- Born: Don Kirby Cook May 25, 1949 (age 77)
- Origin: San Antonio, Texas
- Genre: Country
- Years active: 1971–present

= Don Cook =

American record producer and songwriter

Don Kirby Cook (born May 25, 1949) is an American record producer and songwriter whose work is mainly in the field of country music. Artists who recorded Cook's material include Barbara Mandrell, John Conlee, Mark Collie, Wade Hayes and Brooks & Dunn. Cook's production work began in the early 1990s when he worked with Brooks & Dunn.

==Musical career==
Don Cook began writing songs at age twelve and recorded his first demo at age fourteen. He played at various clubs and coffeehouses in Houston, Texas during his teenage years, and moved to Nashville, Tennessee through the suggestion of a friend. Through the assistance of Don Gant, he signed with Acuff-Rose Music. In the 1980s, Cook had several cuts that were released as singles, including "Lady Lay Down" by John Conlee, which was Cook's first Number One as a songwriter.

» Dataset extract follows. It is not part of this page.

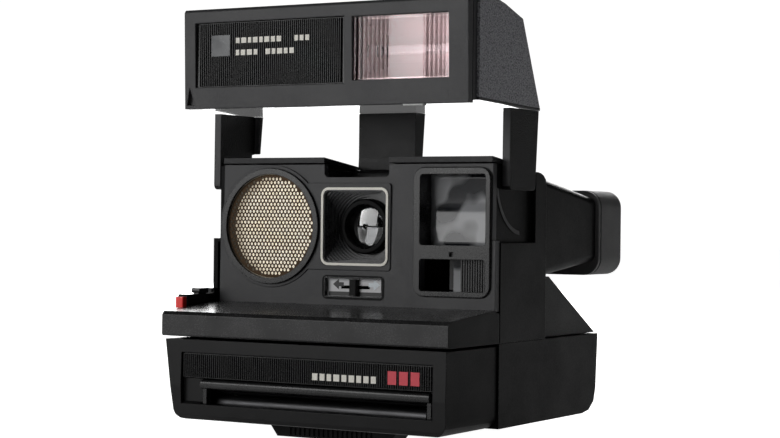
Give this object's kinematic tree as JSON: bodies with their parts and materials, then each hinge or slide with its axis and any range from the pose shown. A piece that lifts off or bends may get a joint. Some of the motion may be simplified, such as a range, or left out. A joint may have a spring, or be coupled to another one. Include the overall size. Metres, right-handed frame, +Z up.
{
  "type": "instant camera",
  "caption": "Instant camera with a wedge body, fold-up flash on two arms, drop-down film door with rollers, rangefinder disc, lens and finder.",
  "frame": {"origin": "middle of the whole camera, flash raised, at the level of the feet", "axes": "+X to the right seen from the front, +Y from the lens side to the back, +Z up"},
  "size_m": [0.1272, 0.1422, 0.1566],
  "materials": {
    "textured_black": "fine grain",
    "satin_grey": "satin",
    "gloss_black": "polished",
    "soft_black": "matt",
    "cup_grey": "matt",
    "cream": "printed line",
    "clear_glass": "polished",
    "clear_plastic": "moulded prisms",
    "mirror": "silvered",
    "foil": "gold foil",
    "dark_metal": "perforated sheet",
    "steel": "brushed",
    "white_plastic": "smooth",
    "red_plastic": "smooth",
    "board": "laminate",
    "reflector": "polished",
    "badge": "satin"
  },
  "bodies": {
    "body": {"front_panel": "satin_grey", "top_cover": "satin_grey", "rear_cover": "textured_black", "mirror_housing": "textured_black", "film_chamber": "textured_black", "front_shelf": "satin_grey", "transducer_ring": "satin_grey", "transducer_foil": "foil", "transducer_grille": "dark_metal", "lens_trim": "cream", "lens_hood": "soft_black", "lens_barrel": "gloss_black", "front_lens": "clear_glass", "shutter_plate": "soft_black", "viewfinder_frame": "satin_grey", "viewfinder_lens": "clear_plastic", "finder_tunnel": "soft_black", "viewfinder_tube": "textured_black", "viewfinder_eye_lens": "clear_glass", "eyecup": "cup_grey", "photocell_window": "clear_plastic", "photocell": "soft_black", "exposure_track": "white_plastic", "button_housing": "gloss_black", "mirror": "mirror", "light_cone": "soft_black", "main_board": "board", "film_pack": "soft_black", "counter_window": "clear_plastic"},
    "flash": {"flash_bezel": "textured_black", "flash_grip_panel": "satin_grey", "flash_badge": "badge", "flash_window": "clear_plastic", "flash_reflector": "reflector", "flash_tube": "clear_glass", "flash_housing": "textured_black", "flash_underside": "gloss_black", "flash_left_arm": "textured_black", "flash_right_arm": "textured_black", "flash_column": "gloss_black", "flash_capacitor": "gloss_black", "flash_board": "board"},
    "film_door": {"door_cover": "textured_black", "door_grip_panel": "satin_grey", "slot_lip": "satin_grey", "roller_carriage": "steel", "door_foot": "soft_black", "drive_motor": "steel"},
    "upper_roller": {"upper_roller": "steel"},
    "lower_roller": {"lower_roller": "steel"},
    "focus_disc": {"focus_disc": "soft_black", "focus_lenses": "clear_glass"},
    "shutter_blade_left": {"shutter_blade_left": "soft_black"},
    "shutter_blade_right": {"shutter_blade_right": "soft_black"},
    "photocell_vane": {"photocell_vane": "soft_black"},
    "exposure_slider": {"exposure_slider": "gloss_black"},
    "shutter_button": {"shutter_button": "red_plastic"},
    "override_button": {"override_button": "gloss_black"},
    "door_latch": {"door_latch": "soft_black"},
    "counter_dial": {"counter_dial": "white_plastic"}
  },
  "joints": [
    {"name": "flash_fold", "type": "hinge", "parent": "body", "child": "flash", "pos_m": [0.0033, -0.01335, 0.0946], "axis": [1, 0, 0], "range_deg": [0, 91.4]},
    {"name": "film_door_open", "type": "hinge", "parent": "body", "child": "film_door", "pos_m": [0.0033, -0.03535, 0.0081], "axis": [1, 0, 0], "range_deg": [0, 75]},
    {"name": "upper_roller_spin", "type": "hinge", "parent": "film_door", "child": "upper_roller", "pos_m": [0.0033, -0.06075, 0.0184], "axis": [1, 0, 0], "continuous": true},
    {"name": "lower_roller_spin", "type": "hinge", "parent": "film_door", "child": "lower_roller", "pos_m": [0.0033, -0.06075, 0.012], "axis": [1, 0, 0], "continuous": true},
    {"name": "focus_turn", "type": "hinge", "parent": "body", "child": "focus_disc", "pos_m": [0.0045, -0.02015, 0.0626], "axis": [0, 1, 0], "range_deg": [0, 270]},
    {"name": "shutter_open", "type": "slide", "parent": "body", "child": "shutter_blade_right", "axis": [1, 0, 0], "range_m": [0, 0.0056]},
    {"name": "shutter_open_left", "type": "slide", "parent": "body", "child": "shutter_blade_left", "axis": [-1, 0, 0], "range_m": [0, 0.0056]},
    {"name": "exposure_set", "type": "slide", "parent": "body", "child": "exposure_slider", "axis": [1, 0, 0], "range_m": [-0.0035, 0.0035]},
    {"name": "vane_shift", "type": "slide", "parent": "body", "child": "photocell_vane", "axis": [1, 0, 0], "range_m": [-0.0009, 0.0009]},
    {"name": "shutter_press", "type": "slide", "parent": "body", "child": "shutter_button", "axis": [0, 1, 0], "range_m": [0, 0.002], "stiffness_N_per_m": 300, "springref_m": -0.001},
    {"name": "override_press", "type": "slide", "parent": "body", "child": "override_button", "axis": [0, 1, 0], "range_m": [0, 0.003], "stiffness_N_per_m": 300, "springref_m": -0.001},
    {"name": "latch_slide", "type": "slide", "parent": "body", "child": "door_latch", "axis": [0, 1, 0], "range_m": [0, 0.005], "stiffness_N_per_m": 300, "springref_m": -0.001},
    {"name": "counter_turn", "type": "hinge", "parent": "body", "child": "counter_dial", "pos_m": [-0.0467, 0.02765, 0.0377], "axis": [0, 0, 1], "range_deg": [0, 330]}
  ],
  "couplings": [
    {"joint": "lower_roller_spin", "follows": "upper_roller_spin", "ratio": -1},
    {"joint": "shutter_open_left", "follows": "shutter_open", "ratio": 1},
    {"joint": "vane_shift", "follows": "exposure_set", "ratio": -0.25}
  ]
}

Cook co-wrote "Brand New Man", the first single release by Brooks & Dunn, and was asked to produce for the duo as well. At first, he was reluctant, but he was encouraged to keep producing after the commercial success of Brooks & Dunn's debut album. Over time, Cook produced most of Brooks & Dunn's material, including thirteen of their songs which went to Number One. Other artists who released his work as singles include Mark Collie, Wade Hayes, Lari White and Steve Wariner.

In 1994, Cook was named Chief Creative Officer and Senior Vice President of Sony/ATV Music Publishing. He retired from both positions in 2004, but has continued to write songs.